Alison considered the possibility that despite every mistake she’d made, every secret she’d kept, every lie she’d told; despite the flawed character she was and the selfish bitch her mother had sworn she’d always be—she had somehow done a decent job of raising her son.
“Why don’t we make sure he graduates high school,” she said dryly, “before we congratulate ourselves too much.”
Mark shook his head at her. “What am I going to do with you?”
“Love me,” Alison said.
Six weeks after the miscarriage, one month after the election, Alison told Mark she wanted to try again.
“I don’t want to give up,” she said. “We have to act like we have more hope than we actually have.”
“I don’t want to give up either,” Mark said.
And so, six months after their first visit to Redwood Fertility, Mark and Alison returned, downgraded from happy pregnancy checkups to grim consu
ltation in Schrier’s office; downgraded from views of sun and fog to windows blurred by driving December rain.
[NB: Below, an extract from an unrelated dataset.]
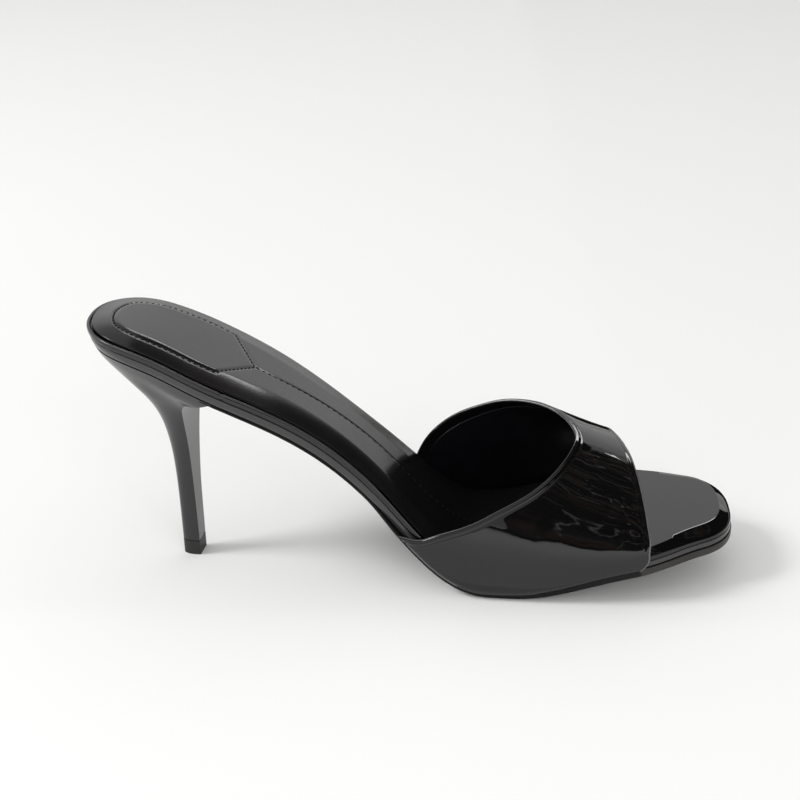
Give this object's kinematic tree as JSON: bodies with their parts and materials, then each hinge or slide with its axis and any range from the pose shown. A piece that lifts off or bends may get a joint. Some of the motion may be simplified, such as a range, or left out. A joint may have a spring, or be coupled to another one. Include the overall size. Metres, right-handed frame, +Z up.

“We ran some tissue tests after your D&C.” Schrier peered at them over the glasses on his nose. “I have to be honest with you. The results do not bode well.”
“What—” Mark stammered.
“Alison’s uterine lining is too thin to sustain fetal development. Eight millimeters is optimal. Six is feasible. Alison’s is four.”
“But I had Corey,” Alison said.
“The uterine lining changes with age,” Schrier said.
“Are you saying I can’t—” Alison’s voice caught. She swallowed hard. “Are you saying I can’t get pregnant again?”
“You could,” Schrier said. “But it’s unlikely that your body will sustain a pregnancy.”
Reflexively, Alison’s hands drifted to her belly.
“We have to fix this,” Mark said. His voice broke, like Corey’s. “There has to be something you can do.”
Schrier took his glasses off and rubbed the bridge of his nose. “We could do a few trial cycles with estrogen to try and make the lining grow. But that could take months. And the odds of success aren’t good.” He ticked their choices off on his fingers. “You could adopt . . .”
“No.” Mark shook his head. “We want a child who’s biologically ours.”
“You could consider yourselves lucky that you’ve had one biological child and come to terms with not having another.”
“And?” Mark prompted.
“And then there is one other choice. Surrogacy.”
“You mean hire another woman to have our child?” Mark blurted.
How crazy will we get? Alison wondered. How much money will we spend? How far will we go?
Hadn’t she asked herself and Zoe the same questions fifteen years before?